To protect your drawdio from anybody who tries to insert the battery in reverse, add a diode of type 4N400x (wher the x can be anything from 1 to 7). Again, the place is marked with D1. On the PCB, you will also see a diode sign. This sign can be decomposed into a triangle and a single line. The diode is correctly aligned if the single line of the diode symbol is on the same side as the line marker on the diode itself.
Go forth as last time. Add solder to one pad. Grab the diode into your lead hand, heat up the solder and place the diode. Then solder the other side of the diode. Afterwards, resolder the first joint.
Now we add the timing capacitor. This capacitor can be anything from 200 to 1000 pF. A greater capacitance will tune your drawdio to oscillate at lower frequencies. The capacitor should be soldered to the place marked as C2. The orientation is irrelevant, as are all orientations of the remaining SMT components we solder in this tutorial.
Decoupling and Blocking Capacitors
Now we need some 100 nF capacitors. They belong to C1, C3 and C4. Use the same method as previously to solder them.
At last we solder the resistors that determine the timing operation of the 555. Add a 10k Resistor to R1 and a 300k Resistor to R2 using the established method.
Add the batter connector to the two pins labeled "PWR". The black (or negative) lead of the connector goes into the hole with the round pad. The red (or positive) lead belongs into the hole with the quadratic pad.
Take two pieces of wire, for example a red and a black one. They should be about 4 cm in lengths. Remove the isolation on both sides of each wire for about 3mm. Twist the strands of the wire at each end and apply some solder to it. Then apply some solder to each leg of the speaker.
Join the long leg with one end of the red wire by heating up the speaker pin and holding the red wire to it. Do the same with the black wire and the short leg.
You should now have a speaker with two wires, a black and a red one. Solder these to the PCBs at the SPEAKER connector. The correct positions for black and red are marked on the back side of the PCBs with "black" and "red". Alternatively: The red one belongs into the hole with the square pad and the black one into the hole with the round pad. Solder them there.
Preparing the Pencil
Get a very fine saw and saw into your pencil until you see the pencil's lead. Tilt the saw about 45 degrees and remove some additional wood from the pencil. Make sure that the lead is completely accessible.
Adding the Lead Contact
Grab a piece of silver enameled wire and insert it into the PCB as shown in the following pictures. Make sure that the wire is at least this large and though it may be a bit larger, it should not be very much. Solder it to the PCB.

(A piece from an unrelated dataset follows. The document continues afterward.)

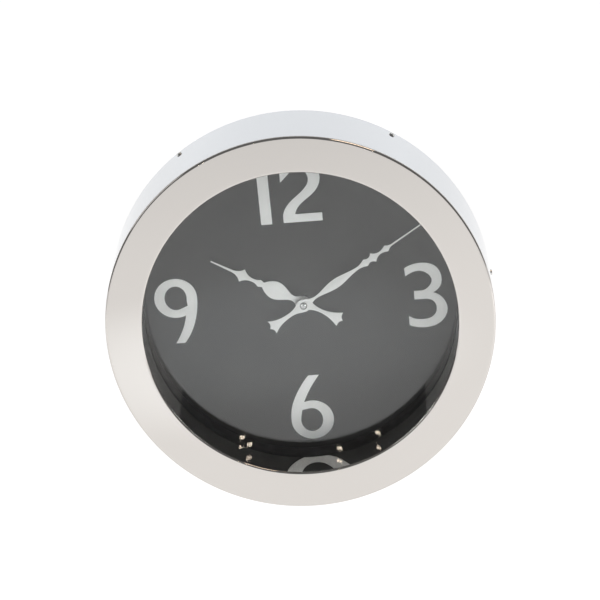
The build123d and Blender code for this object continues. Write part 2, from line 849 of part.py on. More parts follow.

After you soldered it, grab side cutters or any other pair of pliers small enough. Bend the wire in to the following form: The notch should be there, but not be too large (for example larger than in this picture. The notch is required to hold the drawdio PCB in place until it is completely fixated.
Adding the Hand Conact
Now we add the hand contact. Get some 15 cm of silver enameled wire. Solder it into the remaining hole of the PCB.
Attaching the PCB to the Pencil
Now get some heat shrink which is a bit longer than the PCB. Place the Drawdio PCB on the pencil in such a way that the contact tooth you just bent touches the pencil's lead. The speaker and battery connector should point to the back side of the pencil, the hand connector wire Put the heat shrink over the PCB and pencil so the PCB is completely covered.
Use a lighter to carefully shrink the tube. Take some minutes to do that to avoid burning the heat shrink or damaging the electronics or even setting the pencil on fire.
Wrap the long silver enameled wire helically around the pencil so your hand will make maximal contact when holding the pencil.